Google’s Helpouts is an innovation worthy of consideration by licensed professionals when best practices are taken into account. Those practices may require responsible professionals to exclude offering service-by-the-minute, depending on the services they are qualified to offer and populations they serve.
Google’s new service appears to offer high-definition video connectivity, HIPAA compliance and a ready bank of consumers who need professional care from a number of U.S. states. (For a more detailed description of Helpots and what it offers, see Google Steps into Mental Health with “Helpouts.”) It’s role is basically the same as that of any telephone company, that is, connecting parties. The parties being connected in Google’s new service are health care professionals and consumers. Helpouts, of course, offers a whole lot more than an audio service.

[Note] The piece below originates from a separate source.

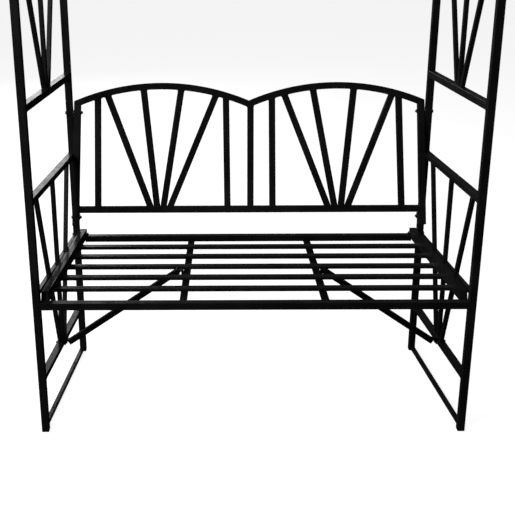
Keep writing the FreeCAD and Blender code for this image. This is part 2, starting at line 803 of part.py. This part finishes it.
def nut(name, place, start):
    """Hexagon nut whose near face stands at the given distance along the bolt."""
    block = doc.addObject("Part::Prism", name + "_block")
    block.Polygon = 6
    block.setExpression("Circumradius", cells("hex_r"))
    block.setExpression("Height", cells("hex_high"))
    block.Placement = place.multiply(at((0.0, 0.0, start)))
    bore = doc.addObject("Part::Cylinder", name + "_bore")
    bore.setExpression("Radius", cells("bolt_r"))
    bore.Height = 3 * S["hex_high"]
    bore.Placement = place.multiply(at((0.0, 0.0, start - S["hex_high"])))
    cut = doc.addObject("Part::Cut", name)
    cut.Base = block
    cut.Tool = bore
    return cut


def screw(name, side):
    """Round-headed screw that holds the front rail's lap to the post."""
    face = FRONT_FACE - S["lap_thick"]
    back = rot(X_AXIS, -90)
    x = side * (S["front_half"] - S["screw_inset"])
    head = doc.addObject("Part::Cylinder", name + "_head")
    head.setExpression("Radius", cells("screw_head"))
    head.setExpression("Height", cells("screw_head_high"))
    head.Placement = at((x, face - S["screw_head_high"], S["screw_z"]), back)
    shank = doc.addObject("Part::Cylinder", name + "_shank")
    shank.setExpression("Radius", cells("screw_r"))
    shank.Height = 12.0
    shank.Placement = at((x, face, S["screw_z"]), back)
    fused = doc.addObject("Part::MultiFuse", name)
    fused.Shapes = [head, shank]
    return fused


# Clearance under a nut on a slanting face, and the thread that stands out of a nut.
SNUG = 0.5
TIP = 2.5


def fasteners():
    post_y = REAR_FACE - S["post_size"] / 2
    outer = S["rear_half"]
    inner = outer - S["post_size"]
    back_x = S["upright_foot"] - S["rail_tube"] / 2
    back_x -= math.tan(math.radians(S["upright_lean"])) * back_bolt_rise()
    bolts, nuts, washers, screws = [], [], [], []
    for word, side in SIDES:
        inward = rot(Y_AXIS, -90.0 * side)
        # backrest top, seat side member and backrest foot, all through the rear post
        stacks = (("back", S["back_bolt_z"], outer - back_x + SNUG),
                  ("seat", S["seat_bolt_z"], S["post_size"] + S["rail_tube"] + 4 * SNUG),
                  ("foot", S["back_bolt_low"], S["post_size"] + S["plate_thick"]))
        for label, z, grip in stacks:
            place = at((side * outer, post_y, z), inward)
            bolts.append(bolt("%s_bolt_%s" % (label, word), place, grip + S["hex_high"] + TIP))
            nuts.append(nut("%s_nut_%s" % (label, word), place, grip))
        gap = inner - back_x - S["rail_tube"]
        ring = doc.addObject("Part::Cylinder", "washer_disc_%s" % word)
        ring.setExpression("Radius", cells("washer_r"))
        ring.Height = gap - SNUG
        ring.Placement = at((side * inner, post_y, S["back_bolt_z"]), inward)
        bore = doc.addObject("Part::Cylinder", "washer_bore_%s" % word)
        bore.setExpression("Radius", cells("bolt_r"))
        bore.Height = gap
        bore.Placement = ring.Placement
        cut = doc.addObject("Part::Cut", "washer_%s" % word)
        cut.Base = ring
        cut.Tool = bore
        washers.append(cut)
        # brace to bearer, tapped into its wall, and brace to low rail with a nut outside
        y = S["brace_y"]
        start = brace_flank(side) + S["plate_thick"]
        place = at((side * start, y, bearer_mid(y)), inward)
        bolts.append(bolt("bearer_bolt_%s" % word, place, S["short_bolt"]))
        start = brace_wall() - S["plate_thick"]
        place = at((side * start, y, S["brace_bolt_z"]), rot(Y_AXIS, 90.0 * side))
        grip = outer_line(y) - start + SNUG
        bolts.append(bolt("brace_bolt_%s" % word, place, grip + S["hex_high"] + TIP))
        nuts.append(nut("brace_nut_%s" % word, place, grip))
        screws.append(screw("rail_screw_%s" % word, side))
    node(group("rail_screws", screws))
    node(group("frame_bolts", bolts))
    node(group("frame_nuts", nuts))
    node(group("back_washers", washers))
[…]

As can be expected from Google, Helpouts delivers their technical services quite well. The system is easy-to-use, visually appealing and affordable for both the professional and consumers. Both parties can expect reliability, good audio and good video capacity, even in rural or frontier areas. In many ways, Helpouts is a serious threat to many video platform companies that have been evolving within telehealth.
As is evident at the time of the writing of this article, Helpouts offers service both through a large medical group and from individual practitioners. Therein lies an often unaddressed problem. While larger groups have already approached their healthcare services with teams of attorneys and managers who structure their services according to legal and ethical mandates, independent practitioners who sell services online do not enjoy those same structures or the safeguards they provide.

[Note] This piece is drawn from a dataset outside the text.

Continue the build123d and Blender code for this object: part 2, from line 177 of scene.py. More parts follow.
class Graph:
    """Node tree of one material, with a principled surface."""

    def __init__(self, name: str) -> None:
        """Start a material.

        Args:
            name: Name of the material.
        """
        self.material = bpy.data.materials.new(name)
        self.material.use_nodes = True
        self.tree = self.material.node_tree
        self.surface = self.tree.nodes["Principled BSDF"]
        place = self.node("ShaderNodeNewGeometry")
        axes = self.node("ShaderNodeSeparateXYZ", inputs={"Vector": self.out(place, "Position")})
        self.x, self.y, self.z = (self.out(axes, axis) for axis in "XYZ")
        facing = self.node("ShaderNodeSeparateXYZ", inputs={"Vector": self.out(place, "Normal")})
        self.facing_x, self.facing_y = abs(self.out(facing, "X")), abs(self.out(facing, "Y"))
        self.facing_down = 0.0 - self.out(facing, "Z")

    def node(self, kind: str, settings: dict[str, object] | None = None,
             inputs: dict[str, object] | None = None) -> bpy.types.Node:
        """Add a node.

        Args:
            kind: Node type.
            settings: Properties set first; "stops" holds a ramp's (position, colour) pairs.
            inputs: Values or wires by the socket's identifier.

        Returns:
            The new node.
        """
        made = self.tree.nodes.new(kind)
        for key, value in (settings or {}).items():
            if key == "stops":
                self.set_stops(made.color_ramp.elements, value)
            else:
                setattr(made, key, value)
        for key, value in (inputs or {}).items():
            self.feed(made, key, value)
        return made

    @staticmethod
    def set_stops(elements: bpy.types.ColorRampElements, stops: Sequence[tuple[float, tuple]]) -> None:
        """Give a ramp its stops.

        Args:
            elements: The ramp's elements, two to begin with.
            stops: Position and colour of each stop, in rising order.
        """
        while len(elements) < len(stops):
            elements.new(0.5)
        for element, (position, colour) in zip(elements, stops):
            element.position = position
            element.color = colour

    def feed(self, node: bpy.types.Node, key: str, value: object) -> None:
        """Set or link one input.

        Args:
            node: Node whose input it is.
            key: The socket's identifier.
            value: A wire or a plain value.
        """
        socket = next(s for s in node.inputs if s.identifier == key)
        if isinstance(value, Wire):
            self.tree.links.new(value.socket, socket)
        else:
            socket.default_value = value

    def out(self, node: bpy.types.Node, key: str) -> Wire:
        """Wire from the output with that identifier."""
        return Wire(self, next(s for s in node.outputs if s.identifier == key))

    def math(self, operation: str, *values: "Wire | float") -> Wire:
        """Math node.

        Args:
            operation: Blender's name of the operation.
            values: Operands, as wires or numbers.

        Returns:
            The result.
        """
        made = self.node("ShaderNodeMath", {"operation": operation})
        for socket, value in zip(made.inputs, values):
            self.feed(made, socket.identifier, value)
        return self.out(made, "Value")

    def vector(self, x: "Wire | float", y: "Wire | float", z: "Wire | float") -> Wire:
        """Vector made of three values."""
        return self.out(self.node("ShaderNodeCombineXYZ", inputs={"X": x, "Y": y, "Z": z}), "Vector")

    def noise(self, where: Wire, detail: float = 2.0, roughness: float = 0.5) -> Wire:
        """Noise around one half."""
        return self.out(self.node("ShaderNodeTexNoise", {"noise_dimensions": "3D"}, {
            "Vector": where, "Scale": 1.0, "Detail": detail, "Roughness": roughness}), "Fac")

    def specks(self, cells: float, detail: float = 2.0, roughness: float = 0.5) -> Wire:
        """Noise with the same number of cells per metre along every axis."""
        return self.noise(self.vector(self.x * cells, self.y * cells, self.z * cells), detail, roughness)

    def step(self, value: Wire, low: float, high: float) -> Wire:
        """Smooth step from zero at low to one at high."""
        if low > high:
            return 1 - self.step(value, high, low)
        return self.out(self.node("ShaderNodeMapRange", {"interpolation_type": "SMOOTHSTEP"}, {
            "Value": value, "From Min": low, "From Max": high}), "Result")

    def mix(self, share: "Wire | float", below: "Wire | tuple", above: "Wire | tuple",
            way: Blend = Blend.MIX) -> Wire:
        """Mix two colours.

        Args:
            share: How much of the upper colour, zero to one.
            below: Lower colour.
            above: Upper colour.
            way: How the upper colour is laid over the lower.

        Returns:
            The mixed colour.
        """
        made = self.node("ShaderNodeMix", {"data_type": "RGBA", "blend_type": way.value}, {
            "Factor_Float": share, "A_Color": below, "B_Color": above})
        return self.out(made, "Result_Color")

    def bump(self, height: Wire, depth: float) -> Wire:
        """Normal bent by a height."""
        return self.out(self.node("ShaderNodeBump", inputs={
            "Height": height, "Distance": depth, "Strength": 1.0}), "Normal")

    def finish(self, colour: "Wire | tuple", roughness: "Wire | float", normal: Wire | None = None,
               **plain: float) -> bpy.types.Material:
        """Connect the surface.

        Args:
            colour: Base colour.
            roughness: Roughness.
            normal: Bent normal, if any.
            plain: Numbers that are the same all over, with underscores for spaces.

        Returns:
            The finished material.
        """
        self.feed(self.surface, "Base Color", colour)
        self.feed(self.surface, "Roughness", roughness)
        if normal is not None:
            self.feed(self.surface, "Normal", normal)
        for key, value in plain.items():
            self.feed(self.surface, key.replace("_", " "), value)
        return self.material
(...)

When working as part of a group, professionals are trained and required to comply with all necessary standards. Independent practitioners are not,m and often have not had the benefit of legal counsel to help them minimize risk; access information about the consumer whenever needed through a medical office’s database; have referral systems built into local communities to help handle emergencies, or be credentialed ahead of time to make sure they will be reimbursed for their time and efforts.
Independent practitioners offering their services through any type of technology in the absence of an in-person assessment or other skills and tools that compensate for the differences between in-person and video-based care. In short, they may not have adequate data about their consumers to offer professional services. Their video-based assessment might be adequate the majority of the time, but in some of the more complex cases, they might not be able to gather as much crucial information about a client/patient than if they were conducting an in-person assessment.
Online clinicians may or may not have had the exposure to the evidence-base or training to understand the palpable differences between offering services as part of a group and offering them independently online, connecting to unknown, undocumented consumers without standard processes afforded by intake, informed consent, documentation requirements, emergency backup, etc. They may not know how technically sophisticated their clients are, or are not.
On the other hand, technology and free enterprise wait for no one. Many companies are beginning to see problems they can remediate in health care. Their response is predictable: they assess, innovate and implement solutions. How licensed professionals adapt to the challenges offered by the advanced technologies such a Google’s Helpouts is a professional issue and not a technical one.